Dengan demikian tidak terlihat kemungkinan penghasilan ekspor kita dapat segera naik. Akhirnya kita menjadi sangat bergantung kepada penghasilan ekspor komoditi mentah belaka yang harganya secara umum terus-menerus merosot di pasaran dunia. Masa depan tampak suram dunia ekonomi tampak gelap dan kita bagaikan didera oleh lingkaran setan buruknya situası perekonomian yang kelihatan seolah-olah tidak mungkin kita tembus. Kesimpulannya tentu adalah kita gagal melaksanakan pembangunan dan justru mundur kebelakang Benarkah demikian?
Kalau hanya diambil tolok ukur di atas memang demikian kesimpulannya. Tetapi kalau tolok ukurnya justru tidak demikian kuantitatif masalahnya akan menjadi lain. Dengan demikian, kita harus melakukan kajian ulang atas jalannya pembangunan nasional kita guna memperoleh sudut pandangan yang lebih mengenai sasaran.
Jelas sekali kita masih memiliki sumber-sumber daya kita sendiri yang selama ini tidak bijaksana kıta daya gunakan. Kita belum pernah benar-benar sederhana terutama di tingkat lapisan menengah dan atas masyarakat kita. Upaya menggalakkan pemutaran uang masih kita tekankan pada penyediaan kebutuhan konsumtif masyarakat belaka.
Harus dicari pola pendayagunaan sumber-sumber daya kita secara produktif dalam ukuran optimal. Tidak bisa lagi kita hanya menghitung suksesnya pembangunan dengan ukuran sekian gedung dan pabrik yang didirikan atau sekian kilometer panjangnya jalan yang dibuka. Segala capaian kuantitatif haruslah dihitung besarnya biaya yang dikeluarkan untuk itu yang laiımnya disebut dengan istilah perbandingan biaya dan hasil (cost benefit ratio) juga dan dari ukuran beberapa banyak bagian yang dipikul pemerintah dan beberapa yang dipikul oleh swadaya masyarakat.

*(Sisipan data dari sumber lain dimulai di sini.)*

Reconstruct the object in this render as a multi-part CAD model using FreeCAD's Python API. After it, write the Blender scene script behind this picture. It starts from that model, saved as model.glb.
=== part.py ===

Jika ini yang dijadikan titik tolok timbul pertanyaan masih cukupkah swadaya masyarakat kita untuk menunjang pembangunan nasional kita. Jawabnya tanpa ragu-ragu adalah masih cukup besar. Pola konsumsi masyarakat, pola swakarsa dan swakarya masyarakat (seperti membuat rumah peribadatan atas biaya sendiri) dan lain-lain aspek kehidupan masyarakat menunjukkan masih besarnya kemampuan melakukan swadaya itu oleh masyarakat kita.